Telematics programs offered by Progressive (Snapshot), State Farm (Drive Safe & Save), and Allstate (Drivewise) can reduce the teen surcharge by 10–30% during the permit phase if the teen demonstrates safe acceleration, braking, and speed patterns. Parents who enroll the permit holder immediately and stack all three discounts typically reduce the net premium increase to $70–$120 per month instead of $100–$200.
Can You Keep a Permit Holder Off the Policy If They Only Drive Occasionally?
No. Michigan carriers require all household members with a valid permit or license to be listed as drivers regardless of how frequently they operate your vehicles. The household driver rule applies to anyone residing at your address with legal access to your cars, even if they drive once a month or only during supervised practice sessions.
Some parents attempt to delay notification by claiming the teen will drive a vehicle not listed on the policy, but this strategy fails in Michigan's no-fault environment. If the teen drives any vehicle you own or regularly make available to them and causes an accident, your policy is the primary coverage source under Michigan's owner-liability statute. Carriers verify household composition through DMV records, credit reports, and claim investigation, and retroactively add undisclosed drivers with surcharges applied back to the permit issue date.

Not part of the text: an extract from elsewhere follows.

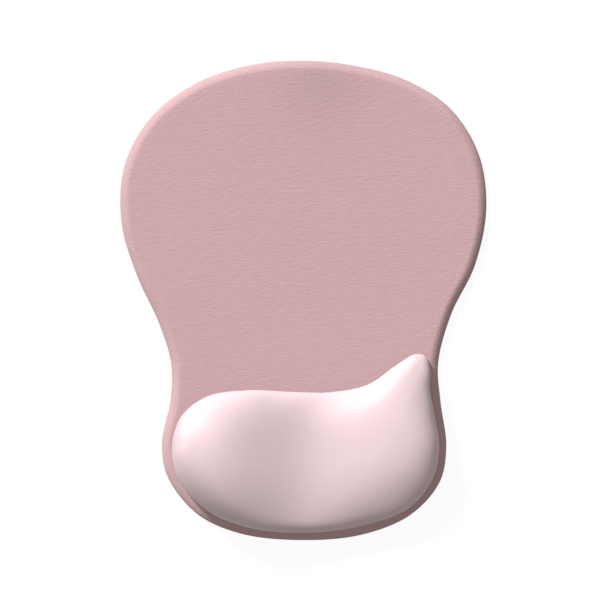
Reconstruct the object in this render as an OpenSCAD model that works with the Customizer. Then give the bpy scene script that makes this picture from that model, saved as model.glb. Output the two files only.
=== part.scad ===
// Hourglass mouse pad with a raised, saddle-shaped wrist rest.
// The origin is the centre of the resting face: +X is to the right, +Y is away from the
// user and +Z is up. The pad is built up in layers from the desk, and the soft rest is
// glued on top of its front half.

/* [Pad] */
// Length of the pad from front to back
pad_length = 260; // [240:1:280]
// Width of the pad across its broad back end
pad_width = 198.6; // [185:0.2:215]
// Thickness of the non-slip base sheet
base_t = 1.2; // [0.8:0.1:2]
// Thickness of the foam core
foam_t = 3.6; // [3:0.1:6]
// Thickness of the woven cover
cover_t = 0.5; // [0.3:0.1:0.8]
// Thickness of each adhesive film
film_t = 0.1; // [0.1:0.05:0.2]
// Width of the rounded rim, seen from above
rim_w = 4.8; // [3:0.2:6]
// Share of the cover's height that the rim rounds over before it turns under
rim_fullness = 0.86; // [0.7:0.02:0.9]
// Width of the hem that the cover turns in under the foam
hem_w = 8; // [7:0.5:12]
// Distance from the pad's edge in to the base sheet's edge
base_inset = 2.5; // [2:0.5:4]

/* [Wrist rest] */
// Fullness of the left crest, above the pad
crest_left = 26.4; // [20:0.2:30]
// Fullness of the saddle between the crests, above the pad
saddle = 12.6; // [10:0.2:18]
// Fullness of the right crest, above the pad
crest_right = 19.4; // [14:0.2:26]
// Least height of the upright side wall of the rest
wall_h = 2; // [2:0.1:3]
// How much higher the surface rolls over just inside the wall
edge_roll = 2.2; // [0.4:0.1:3]
// How far the foot of the rest tucks in under the wall
tuck = 0.5; // [0.2:0.1:1]
// Thickness of the rest's smooth skin
skin_t = 0.8; // [0.5:0.1:1.2]
// Thickness of the sheet that closes the rest underneath
backing_t = 0.8; // [0.5:0.1:1]

/* [Smoothness] */
// Steps between two outline points
steps = 5; // [3:1:6]

/* [Hidden] */

// Outline points of a pad 260 long and 198.6 wide, counter-clockwise from the back.
pad_points = [
    [0, 130], [-30, 127.3], [-59.1, 117.3], [-83.1, 98.7], [-97.1, 72.5], [-98.5, 42],
    [-90.2, 13.6], [-78.2, -12.4], [-71.7, -34], [-72, -54], [-76.6, -77],
    [-73.7, -95.4], [-57.4, -115.9], [-33.9, -126.5], [0, -130], [32, -127],
    [58, -116.4], [74, -98.5], [77.6, -79], [74.5, -55], [73.2, -34], [80.3, -7.4],
    [93.1, 19], [99.3, 50], [95, 79.8], [79.4, 104.4], [55, 119.8], [29, 127.1]];

// Outline points of the rest, counter-clockwise. The third value is how far the
// shoulder rounds in from the edge there: a small one gives a steep slope. The fourth
// is how high the upright side wall stands there.
rest_points = [
    [73, -80, 9.6, 8.1], [70.7, -62.1, 10.3, 7.7], [68.1, -48, 16.2, 8],
    [68.2, -37, 24.6, 4.7], [66, -30.1, 29, 2], [60.6, -29, 24.4, 3.1],
    [49.3, -35.4, 12.7, 6.5], [35.1, -45.3, 9.9, 2], [15, -49.5, 16.1, 2],
    [-7, -49.2, 10.8, 7], [-30, -48.2, 15.1, 12.7], [-52, -51.7, 18.3, 12.1],
    [-66.1, -63, 6.6, 4.1], [-71, -80, 5.2, 2], [-67.1, -97.3, 8.1, 2],
    [-52.1, -113.1, 10.6, 4.7], [-28.1, -122.4, 9.4, 8.3], [2, -125.2, 5.6, 4.3],
    [31.9, -121.7, 13.5, 2.6], [56.4, -112.1, 19.6, 5.2], [69, -96.9, 14.3, 7.8]];

// Where the crests and the saddle lie across the rest
crest_left_x = -54.5;
saddle_x = 6.9;
crest_right_x = 62;
// The crest line rises towards the back and falls towards the front of this line
crest_mid_y = -85;
crest_half_length = 35;
crest_rise = 1.9;
// Sharpness of the shoulder
shoulder = 0.89;
// Middle of the rest, which every part of its edge can be seen from
rest_mid = [10, -85];

// Levels, from the desk up
base_top = base_t;
foam_bottom = base_top + film_t;
foam_top = foam_bottom + foam_t;
cover_bottom = foam_top + film_t;
pad_top = cover_bottom + cover_t;
backing_top = film_t + backing_t;

// Slack between the cover and the foam round the rim, and round the gel
slack = 0.05;
// Height of the rim's widest line, and how far the rim turns in below it
rim_wide = pad_top - rim_fullness * (pad_top - foam_bottom);
rim_under = 0.9;
// Angles of the rings that round the rim, above its widest line and below it
rim_angles = [0, 22.5, 45, 67.5, 90];
under_angles = [45, 90];
// Rings of the rest: distances in from the edge, then fractions of the way out
edge_rings = [0, 1.2, 2.6, 4.2];
edge_band = edge_rings[len(edge_rings) - 1];
inner_rings = [0.93, 0.85, 0.75, 0.62, 0.46, 0.26];

scale_x = pad_width / 198.6;
scale_y = pad_length / 260;

// ---- Outlines ----

function flat(p) = [p[0], p[1]];

// Root of the distance between two points, the spacing of a centripetal curve
function gap(a, b) = sqrt(norm(flat(b) - flat(a)));

// Slope at point b of the curve that runs through a, b and c, over a span of length d
function slope(a, b, c, d) =
    let (ab = gap(a, b), bc = gap(b, c))
    d * ((b - a) / ab - (c - a) / (ab + bc) + (c - b) / bc);

// One smooth span from b to c, in k steps
function span(a, b, c, e, k) =
    let (d = gap(b, c), s = slope(a, b, c, d), f = slope(b, c, e, d))
    [for (i = [0 : k - 1])
        let (t = i / k, u = t * t, v = u * t)
        (2 * v - 3 * u + 1) * b + (v - 2 * u + t) * s
            + (3 * u - 2 * v) * c + (v - u) * f];

// Closed smooth curve through all the points
function curve(p, k) =
    let (n = len(p))
    [for (i = [0 : n - 1])
        each span(p[(i + n - 1) % n], p[i], p[(i + 1) % n], p[(i + 2) % n], k)];

// The same closed outline, moved in by a distance
function inset(p, d) =
    let (n = len(p))
    [for (i = [0 : n - 1])
        let (a = flat(p[(i + n - 1) % n]), c = flat(p[(i + 1) % n]), t = c - a)
        flat(p[i]) + d * [-t[1], t[0]] / norm(t)];

// The same points, all at height z
function at_height(p, z) = [for (q = p) [q[0], q[1], z]];

pad_edge = curve([for (p = pad_points) [p[0] * scale_x, p[1] * scale_y]], steps);
rest_scaled = [for (p = rest_points) [p[0] * scale_x, p[1] * scale_y, p[2], p[3]]];
rest_edge = curve(rest_scaled, steps);

// ---- Surface of the rest ----

// Fine samples of the edge, and the length of edge that each stands for
fine_edge = curve(rest_scaled, 12);
fine_length = let (n = len(fine_edge))
    [for (i = [0 : n - 1])
        norm(flat(fine_edge[(i + 1) % n]) - flat(fine_edge[(i + n - 1) % n])) / 2];
fine_width = [for (i = [0 : len(fine_edge) - 1])
    0.75 * fine_length[i] * pow(fine_edge[i][2], 4)];
fine_wall = [for (i = [0 : len(fine_edge) - 1]) fine_length[i] * wall_at(fine_edge[i])];

// Height of the upright wall at a point of the edge
function wall_at(q) = max(wall_h, q[3]);

// How strongly each fine sample of the edge counts at a point: the nearest count most
function nearness(p) = [for (q = fine_edge) pow(max(0.5, norm(p - flat(q))), -5)];

// Height of the crest line above the pad, with the saddle between its crests
function crest(p) =
    let (left = p[0] < saddle_x * scale_x,
         away = abs(p[0] / scale_x - saddle_x),
         reach = left ? saddle_x - crest_left_x : crest_right_x - saddle_x,
         top = left ? crest_left : crest_right,
         back = (p[1] / scale_y - crest_mid_y) / crest_half_length)
    saddle + (top - saddle) * (1 - cos(180 * min(1, away / reach))) / 2
        + crest_rise * back * abs(back);

function soft_step(x) = (exp(2 * x) - 1) / (exp(2 * x) + 1);

// Height of the rest's surface above the pad, at a distance in from the edge. The depth
// is the distance in, counted in shoulder widths and smoothed in the corners.
function rest_height(p, distance) =
    let (near = nearness(p),
         depth = pow(near * fine_width, -1 / 4),
         wall = (near * fine_wall) / (near * fine_length),
         rolled = wall + edge_roll * sqrt(1 - pow(1 - distance / edge_band, 2)))
    rolled + (crest(p) - rolled) * soft_step(pow(depth, shoulder));

// Rings of points over the rest's dome, from the edge in
function dome_outlines(edge) =
    let (inner = inset(edge, edge_band))
    [each [for (d = edge_rings) inset(edge, d)],
     each [for (s = inner_rings) [for (p = inner) rest_mid + s * (flat(p) - rest_mid)]]];

dome_rings = dome_outlines(rest_edge);
dome_heights = [for (j = [0 : len(dome_rings) - 1])
    let (d = j < len(edge_rings) ? edge_rings[j] : edge_band)
    [for (i = [0 : len(rest_edge) - 1])
        j == 0 ? wall_at(rest_edge[i]) : rest_height(dome_rings[j][i], d)]];
mid_height = rest_height(rest_mid, edge_band);

// The dome's surface, sunk by a depth all over: straight in at the sides, down on top
function dome(sink) =
    let (moved = dome_outlines(inset(rest_edge, sink)))
    [for (j = [0 : len(moved) - 1])
        [for (i = [0 : len(rest_edge) - 1])
            [moved[j][i][0], moved[j][i][1], dome_heights[j][i] - sink]]];

function dome_peak(sink) = [rest_mid[0], rest_mid[1], mid_height - sink];

function reversed(v) = [for (i = [len(v) - 1 : -1 : 0]) v[i]];

// ---- Solids ----

// Closed solid through a stack of rings, ended by one point at each end.
// Going from the first ring to the last turns outwards round the solid.
module ringed(first, rings, last) {
    n = len(rings[0]);
    m = len(rings);
    end = n * m;
    points = [each [for (r = rings) each r], first, last];
    sides = [for (j = [0 : m - 2], i = [0 : n - 1])
        let (a = j * n + i, b = j * n + (i + 1) % n)
        each [[a, b, b + n], [a, b + n, a + n]]];
    caps = [for (i = [0 : n - 1])
        each [[end, (i + 1) % n, i], [end + 1, end - n + i, end - n + (i + 1) % n]]];
    polyhedron(points = points, faces = [each sides, each caps]);
}

// Flat sheet with a smooth outline, from height z up
module sheet(outline, z, t) {
    translate([0, 0, z])
        linear_extrude(t)
            polygon(outline);
}

// Rings of a rounded rim: depth is how far inside the cover's outer face they lie
function rim_rings(depth, top, bottom) =
    [each [for (a = rim_angles)
        at_height(inset(pad_edge, depth + (rim_w - depth) * (1 - sin(a))),
                  rim_wide + (top - rim_wide) * cos(a))],
     each [for (a = under_angles)
        at_height(inset(pad_edge, depth + rim_under * (1 - cos(a))),
                  rim_wide - (rim_wide - bottom) * sin(a))]];

// ---- The pad ----

module grip_base() {
    color("#4a4648")
        sheet(inset(pad_edge, base_inset), 0, base_t);
}

module base_adhesive() {
    color("#e6dcc0")
        sheet(inset(pad_edge, base_inset + 1), base_top, film_t);
}

// The foam has a shallow step underneath, where the cover's hem lies.
module foam_core() {
    hem_top = foam_bottom + cover_t + slack;
    color("#efe9dc")
        ringed([0, 0, foam_top],
               [at_height(inset(pad_edge, rim_w), foam_top),
                each rim_rings(cover_t + slack, foam_top - slack, hem_top),
                at_height(inset(pad_edge, hem_w + slack), hem_top),
                at_height(inset(pad_edge, hem_w + slack), foam_bottom)],
               [0, 0, foam_bottom]);
}

module cover_adhesive() {
    color("#e6dcc0")
        sheet(inset(pad_edge, rim_w + 0.5), foam_top, film_t);
}

// The woven cover lies over the foam, rounds the rim and turns in underneath as a hem.
module top_cover() {
    color("#ceaaab")
        ringed([0, 0, pad_top],
               [each rim_rings(0, pad_top, foam_bottom),
                at_height(inset(pad_edge, hem_w), foam_bottom),
                at_height(inset(pad_edge, hem_w), foam_bottom + cover_t),
                each reversed(rim_rings(cover_t, cover_bottom, foam_bottom + cover_t))],
               [0, 0, cover_bottom]);
}

// ---- The wrist rest ----

module rest_adhesive() {
    color("#e6dcc0")
        sheet(inset(rest_edge, tuck + skin_t + 0.3), pad_top, film_t);
}

module rest_backing() {
    color("#d9c9c8")
        sheet(inset(rest_edge, tuck + skin_t + 0.1), pad_top + film_t, backing_t);
}

module rest_gel() {
    rings = dome(skin_t + slack);
    color("#f0e6e0")
        translate([0, 0, pad_top])
            ringed(dome_peak(skin_t + slack),
                   [each reversed(rings),
                    at_height(inset(rest_edge, skin_t + 0.25), backing_top + 0.02),
                    at_height(inset(rest_edge, skin_t + tuck), backing_top)],
                   [rest_mid[0], rest_mid[1], backing_top]);
}

module rest_skin() {
    color("#eed8da")
        translate([0, 0, pad_top])
            ringed(dome_peak(0),
                   [each reversed(dome(0)),
                    at_height(inset(rest_edge, tuck), 0),
                    at_height(inset(rest_edge, tuck + skin_t), 0),
                    each dome(skin_t)],
                   dome_peak(skin_t));
}

grip_base();
base_adhesive();
foam_core();
cover_adhesive();
top_cover();
rest_adhesive();
rest_backing();
rest_gel();
rest_skin();
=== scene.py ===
import math

import bpy
import numpy as np
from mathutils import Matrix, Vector


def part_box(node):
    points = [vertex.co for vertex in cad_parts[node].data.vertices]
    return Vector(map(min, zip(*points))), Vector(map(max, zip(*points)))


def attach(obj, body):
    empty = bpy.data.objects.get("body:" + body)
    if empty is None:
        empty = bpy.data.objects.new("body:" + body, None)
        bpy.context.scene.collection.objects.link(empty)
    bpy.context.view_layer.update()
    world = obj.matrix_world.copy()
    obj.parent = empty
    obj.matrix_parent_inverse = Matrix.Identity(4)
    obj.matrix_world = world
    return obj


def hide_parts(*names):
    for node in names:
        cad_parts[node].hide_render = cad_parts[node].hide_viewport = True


# Looks of an hourglass mouse pad with a soft, saddle-shaped wrist rest glued on top of it.
# The shapes below are worked out in millimetres and become metres in make_piece().

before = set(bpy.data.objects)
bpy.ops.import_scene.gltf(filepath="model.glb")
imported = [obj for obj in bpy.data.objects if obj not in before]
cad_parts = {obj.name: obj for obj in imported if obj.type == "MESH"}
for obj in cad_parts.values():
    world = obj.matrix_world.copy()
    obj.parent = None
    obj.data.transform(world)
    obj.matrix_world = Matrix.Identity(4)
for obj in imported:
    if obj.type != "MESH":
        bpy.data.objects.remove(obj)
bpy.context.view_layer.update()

MM = 0.001


# ---- Sizes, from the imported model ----

def level(node, top):
    """Height of a CAD node's lower or upper face, in millimetres."""
    return round(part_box(node)[1 if top else 0].z / MM, 3)


FOAM_BOTTOM = level("foam_core", False)
FOAM_TOP = level("foam_core", True)
COVER_BOTTOM = level("cover_adhesive", True)
PAD_TOP = level("top_cover", True)
BACKING_TOP = level("rest_backing", True)
COVER_T = 0.5
SKIN_T = 0.8
TUCK = 0.5
SLACK = 0.05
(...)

The only valid exclusion path is a named driver exclusion, which some Michigan carriers allow for household members who have their own separate policy or who do not have access to your vehicles. This exclusion must be filed in writing before the teen receives their permit and creates a complete coverage bar: if the excluded teen drives your car for any reason and causes an accident, your policy provides zero coverage. Most parents cannot use this option because the teen doesn't have independent access to another insured vehicle.
What Coverage Do You Need for a Permit Holder Driving an Older Vehicle?
Michigan law requires all vehicles to carry minimum liability limits of $50,000 per injured person, $100,000 per accident for bodily injury, and $10,000 for property damage, plus unlimited Personal Injury Protection or the reduced PIP option you selected when Michigan's no-fault reform took effect in 2020. These minimums apply whether your permit holder drives a new financed vehicle or a 15-year-old paid-off car.
Collision and comprehensive coverage are optional for vehicles you own outright, but dropping them to reduce the teen premium creates significant financial risk. Permit holders are statistically most likely to have an at-fault accident during their first year of driving. Michigan collision claims for teen drivers averaged $4,800 in 2023 according to the Insurance Information Institute. If your teen totals a $6,000 vehicle and you dropped collision coverage to save $40 per month, you absorb the full loss.
A smarter cost reduction strategy: assign the permit holder to the lowest-value vehicle on your policy and maintain collision coverage with a $1,000 deductible instead of $500. Raising the deductible reduces the teen-assigned vehicle premium by 8–12% while preserving coverage for total loss scenarios. Pair this with the good student discount and a telematics program to reduce the net premium increase without creating a coverage gap.
When Should You Shop for New Coverage After Adding a Permit Holder?
Shop for quotes 30–45 days before your teen receives their learner's permit, not after your current carrier applies the surcharge. Michigan teen driver rates vary by 40–70% across carriers for identical coverage, and the carrier offering your best rate as an adult driver rarely offers the best rate once a teen is added to the policy.
State Farm and Auto-Owners typically offer the most competitive rates for families adding a good student permit holder to an existing multi-vehicle policy in Michigan. Progressive and GEICO often quote lower for parents who pair the teen with a telematics program and maintain continuous coverage. Farmers and Allstate tend to be more expensive for teen drivers but offer the deepest good student discounts if the teen maintains a 3.5 GPA or higher.
Request quotes that assign your permit holder to your oldest, lowest-value vehicle and include the good student discount and driver training discount from the start. Confirm each quote reflects Michigan's current PIP option: if you selected reduced PIP with health insurance coordination when the state reformed no-fault in 2020, make sure the new quote matches that election. Switching PIP levels when you add a teen changes your premium comparison baseline and makes quotes impossible to compare accurately.